On 13 December 2019, the European Medicines Agency (“EMA”) published a Questions and Answers document (“Q&A”) providing guidance on the conduct of comparability exercise for advanced therapy medicinal products (“ATMPs”). The Q&A addresses various regulatory questions that arise in situations in which companies developing or marketing ATMPs introduce changes to the manufacturing process and need to generate related comparability data.


EMA’s experience suggests that changes to the manufacturing of ATMPs are “frequent” and even more so in the development of the medicinal product. These changes need, however, to be introduced in accordance with the Good Manufacturing Practices (“GMP”). Moreover, the changes may require a variation of the marketing authorisation for authorised ATMPs or substantial amendments to the clinical trial protocol for ATMPs used in clinical trials.

In addition, the changes to the manufacturing of the ATMP must be supported by the data generated in a comparability exercise. This exercise should focus on the characteristics of the ATMP prior and after the introduction of the manufacturing change. This is valid for both investigational ATMPs and authorised ATMPs.

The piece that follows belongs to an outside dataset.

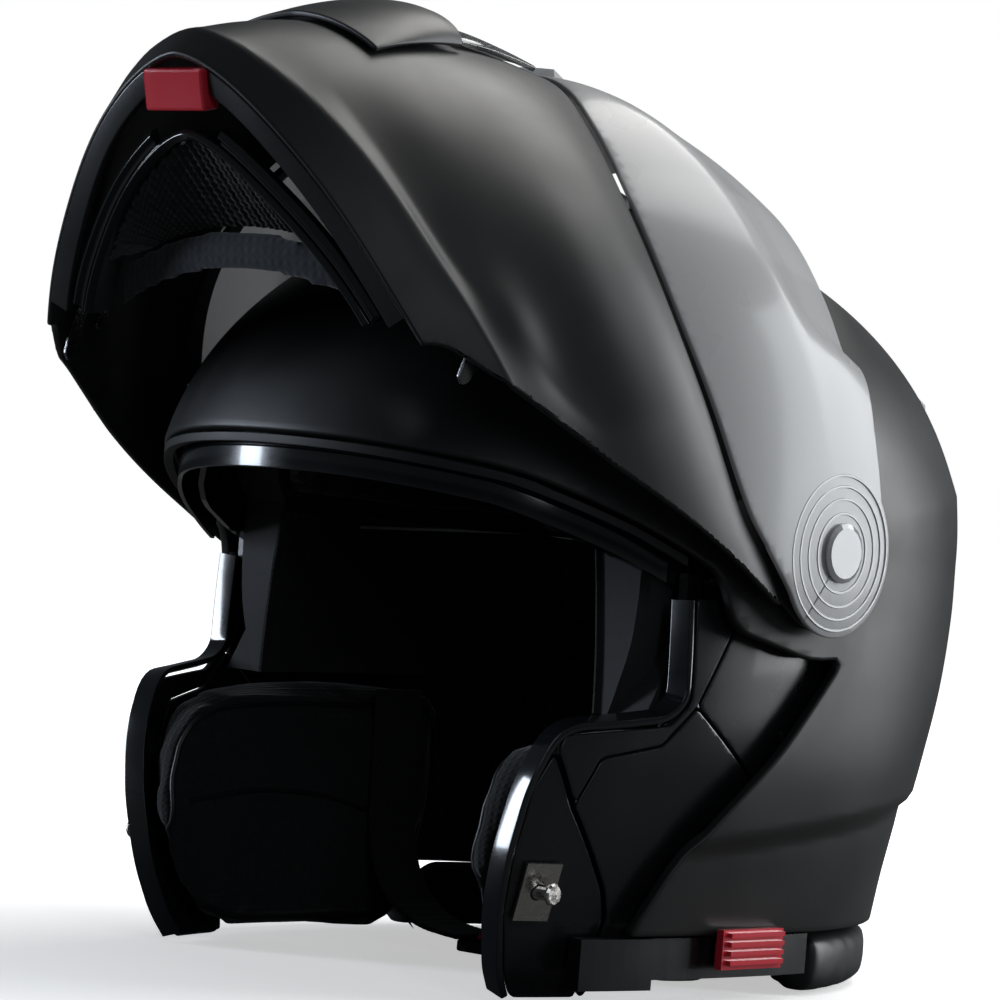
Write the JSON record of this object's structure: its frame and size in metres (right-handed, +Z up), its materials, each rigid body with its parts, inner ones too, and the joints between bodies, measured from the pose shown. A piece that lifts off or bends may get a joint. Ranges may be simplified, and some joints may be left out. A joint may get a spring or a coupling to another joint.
{
  "type": "flip-up motorcycle helmet",
  "caption": "Full-size flip-up motorcycle helmet standing with its chin bar and clear visor raised; padded liner, drop-down sun visor, vents and strap.",
  "frame": {"origin": "centre of the bounding box in X and Y, at the lowest point of the cheek pads and neck roll, in the pose with the chin bar raised", "axes": "+Z up, -Y the way the wearer faces, +X the wearer's left"},
  "size_m": [0.2508, 0.3493, 0.3073],
  "materials": {
    "outer_shell": "matt black painted composite shell",
    "chin_bar_shell": "matt black painted chin bar",
    "visor": "clear polycarbonate visor",
    "visor_tab": "clear lift tab",
    "visor_ratchet_left": "grey ratchet plate",
    "visor_ratchet_right": "grey ratchet plate",
    "pivot_screw_left": "dark steel shoulder screw",
    "pivot_screw_right": "dark steel shoulder screw",
    "eps_liner": "expanded polystyrene impact foam",
    "crown_pad": "padded crown liner",
    "cheek_pad_left": "padded cheek liner",
    "cheek_pad_right": "padded cheek liner",
    "neck_roll": "padded neck roll",
    "side_cover_left": "satin black inner side panel",
    "side_cover_right": "satin black inner side panel",
    "port_trim_left": "satin black edge trim",
    "port_trim_right": "satin black edge trim",
    "visor_guide_left": "ribbed guide",
    "visor_guide_right": "ribbed guide",
    "striker_plate_left": "steel plate",
    "striker_plate_right": "steel plate",
    "striker_pin_left": "bright steel headed pin",
    "striker_pin_right": "bright steel headed pin",
    "brow_seal": "soft sealing lip",
    "brow_rim": "satin black rim",
    "brow_plate": "satin black plate",
    "brow_vent_mesh_left": "perforated vent cover",
    "brow_vent_mesh_right": "perforated vent cover",
    "sun_visor": "smoked polycarbonate",
    "sun_visor_pin_left": "steel pin",
    "sun_visor_pin_right": "steel pin",
    "sun_visor_slider": "red ribbed slider",
    "sun_visor_cable": "sheathed cable",
    "lower_rail_left": "satin black edge rail",
    "lower_rail_right": "satin black edge rail",
    "slider_housing": "satin black slider housing",
    "rear_spoiler": "satin black spoiler",
    "top_vent_base": "satin black vent hood",
    "top_vent_slider": "satin black vent shutter",
    "strap_left": "woven strap",
    "strap_right": "woven strap",
    "strap_buckle": "dark steel buckle",
    "buckle_lever": "red release lever",
    "buckle_tongue": "toothed tongue",
    "chin_lip_trim_left": "satin black lip trim",
    "chin_lip_trim_right": "satin black lip trim",
    "chin_inner_frame": "glossy ridged inner frame",
    "visor_seal": "soft sealing strip",
    "chin_mesh": "mesh panel",
    "chin_curtain": "padded chin curtain band",
    "chin_vent_cover": "matt black vent scoop",
    "chin_vent_lens": "smoked vent panel",
    "release_button": "red release button",
    "latch_hook_left": "steel latch hook",
    "latch_hook_right": "steel latch hook"
  },
  "bodies": {
    "shell": {"outer_shell": "outer_shell", "pivot_screw_left": "pivot_screw_left", "pivot_screw_right": "pivot_screw_right", "eps_liner": "eps_liner", "crown_pad": "crown_pad", "cheek_pad_left": "cheek_pad_left", "cheek_pad_right": "cheek_pad_right", "neck_roll": "neck_roll", "side_cover_left": "side_cover_left", "side_cover_right": "side_cover_right", "port_trim_left": "port_trim_left", "port_trim_right": "port_trim_right", "visor_guide_left": "visor_guide_left", "visor_guide_right": "visor_guide_right", "striker_plate_left": "striker_plate_left", "striker_plate_right": "striker_plate_right", "striker_pin_left": "striker_pin_left", "striker_pin_right": "striker_pin_right", "brow_seal": "brow_seal", "brow_rim": "brow_rim", "brow_plate": "brow_plate", "brow_vent_mesh_left": "brow_vent_mesh_left", "brow_vent_mesh_right": "brow_vent_mesh_right", "sun_visor_pin_left": "sun_visor_pin_left", "sun_visor_pin_right": "sun_visor_pin_right", "sun_visor_cable": "sun_visor_cable", "lower_rail_left": "lower_rail_left", "lower_rail_right": "lower_rail_right", "slider_housing": "slider_housing", "rear_spoiler": "rear_spoiler", "top_vent_base": "top_vent_base", "strap_left": "strap_left", "strap_right": "strap_right", "strap_buckle": "strap_buckle", "buckle_tongue": "buckle_tongue"},
    "chin_bar": {"chin_bar_shell": "chin_bar_shell", "chin_lip_trim_left": "chin_lip_trim_left", "chin_lip_trim_right": "chin_lip_trim_right", "chin_inner_frame": "chin_inner_frame", "chin_mesh": "chin_mesh", "chin_curtain": "chin_curtain", "visor_seal": "visor_seal", "visor_ratchet_left": "visor_ratchet_left", "visor_ratchet_right": "visor_ratchet_right", "chin_vent_lens": "chin_vent_lens"},
    "visor": {"visor": "visor", "visor_tab": "visor_tab"},
    "release_button": {"release_button": "release_button"},
    "latch_hooks": {"latch_hook_left": "latch_hook_left", "latch_hook_right": "latch_hook_right"},
    "chin_vent_cover": {"chin_vent_cover": "chin_vent_cover"},
    "sun_visor": {"sun_visor": "sun_visor"},
    "sun_visor_slider": {"sun_visor_slider": "sun_visor_slider"},
    "top_vent_slider": {"top_vent_slider": "top_vent_slider"},
    "buckle_lever": {"buckle_lever": "buckle_lever"}
  },
  "joints": [
    {"name": "chin_bar_hinge", "type": "hinge", "parent": "shell", "child": "chin_bar", "pos_m": [0, 0.01565, 0.145], "axis": [-1, 0, 0], "range_deg": [-76, 0]},
    {"name": "visor_hinge", "type": "hinge", "parent": "chin_bar", "child": "visor", "pos_m": [0, 0.01565, 0.145], "axis": [-1, 0, 0], "range_deg": [0, 12]},
    {"name": "release_button_slide", "type": "slide", "parent": "chin_bar", "child": "release_button", "axis": [0, 0.9703, 0.2419], "range_m": [0, 0.0025]},
    {"name": "latch_hinge", "type": "hinge", "parent": "chin_bar", "child": "latch_hooks", "pos_m": [0, -0.10667, 0.20695], "axis": [1, 0, 0], "range_deg": [0, 10]},
    {"name": "chin_vent_slide", "type": "slide", "parent": "chin_bar", "child": "chin_vent_cover", "axis": [0, -0.9896, -0.1442], "range_m": [0, 0.004]},
    {"name": "sun_visor_slide", "type": "slide", "parent": "shell", "child": "sun_visor_slider", "axis": [0, -1, 0], "range_m": [0, 0.02]},
    {"name": "sun_visor_hinge", "type": "hinge", "parent": "shell", "child": "sun_visor", "pos_m": [0, -0.01035, 0.133], "axis": [1, 0, 0], "range_deg": [0, 42]},
    {"name": "top_vent_slide", "type": "slide", "parent": "shell", "child": "top_vent_slider", "axis": [0, 1, 0], "range_m": [0, 0.006]},
    {"name": "buckle_lever_hinge", "type": "hinge", "parent": "shell", "child": "buckle_lever", "pos_m": [0.0135, 0.01965, 0.0075], "axis": [0, 1, 0], "range_deg": [0, 60]}
  ],
  "couplings": [
    {"joint": "sun_visor_hinge", "follows": "sun_visor_slide", "rad_per_m": 36.652},
    {"joint": "latch_hinge", "follows": "release_button_slide", "rad_per_m": 69.813}
  ]
}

The position of the EMA is that changes to the manufacturing of the ATMP should not undermine or impact adversely the quality, efficacy or safety of the medicinal product or the related risk-benefit balance. The objective of the comparability exercise is to facilitate the assessment and demonstration of this.

EMA guidance

The Q&A provides answers to general regulatory questions, as well as specific guidance for cell-based ATMPs and vector-based gene therapy medicinal products. The position of the EMA is that the comparability exercise for cell-based ATMPs cannot be based solely on the characterisation of the phenotypic markers related to purity confirming a heterogeneity profile. The comparability assessment for this type of ATMPs should, therefore, cover the dynamic nature of the product and the mechanisms relating to the product’s metabolism, differentiation stage, structural organisation and interactions.

Interplay with ICH Q5E

The ICH Q5E guidance issued by the International Council for Harmonisation of Technical Requirements for Pharmaceuticals for Human Use (“ICH”) addresses the comparability of biotechnology and biological medicinal products. This guidance does not, however, apply to ATMPs due to the inherent variability of the starting materials for cell/tissue-based products, as well as the complex biological features and manufacturing processes of the ATMPs in general.

The general principles of ICH Q5E do, however, apply to the conduct of the comparability exercise for ATMPs:

  • stepwise conduct of the comparability exercise;
  • focus on the manufacturing process steps that are most appropriate top detect change;
  • use of suitable and sufficiently sensitive analytical methods;
  • generation of data enabling to reach a conclusion on the comparability.

EMA clarifies that the ICH Q5E guidance is particularly relevant for vector-based gene therapies as they are more closely related to biotechnology medicinal products in terms of manufacturing process.

Other key elements of the Q&A

The Q&A highlights a number of additional key considerations for the conduct of the comparability exercise:

  • requirement to conduct a comparability exercise for any changes to the manufacturing process of the ATMP occurring at any stage of the development, including introduction of new manufacturing site;
  • use of the risk-based approach in the determination of the amount of comparability data that needs to be generated:
    • high risk changes or changes to the manufacturing of authorised ATMPs or ATMPs in pivotal clinical trials require the generation of more comparability data;
    • only critical changes to the manufacturing of the starting material with impact on the manufacturing of the finished product require the conduct of a comparability exercise.
  • requirement to compare both the manufactured products and the manufacturing processes themselves;
  • use of appropriate analytical tools for the comparability exercise;
  • preferred approach for the comparability exercise:
    • side by side testing vs comparison of post-change data with pre-change historical data.
  • potential use of healthy donors’ materials;
  • need for stability studies and acceptability of statistical approaches;
  • determination of the number of batches to be used in the comparability study.

As a general rule, the EMA discourages companies to introduce changes to the manufacturing process or the final ATMP during the conduct of clinical pivotal clinical trials. This is due to the complexity of the comparability exercise in such situations and the potential impact on the validity of the clinical data. If the changes are unavoidable, companies are advised to seek the EMA’s scientific advice.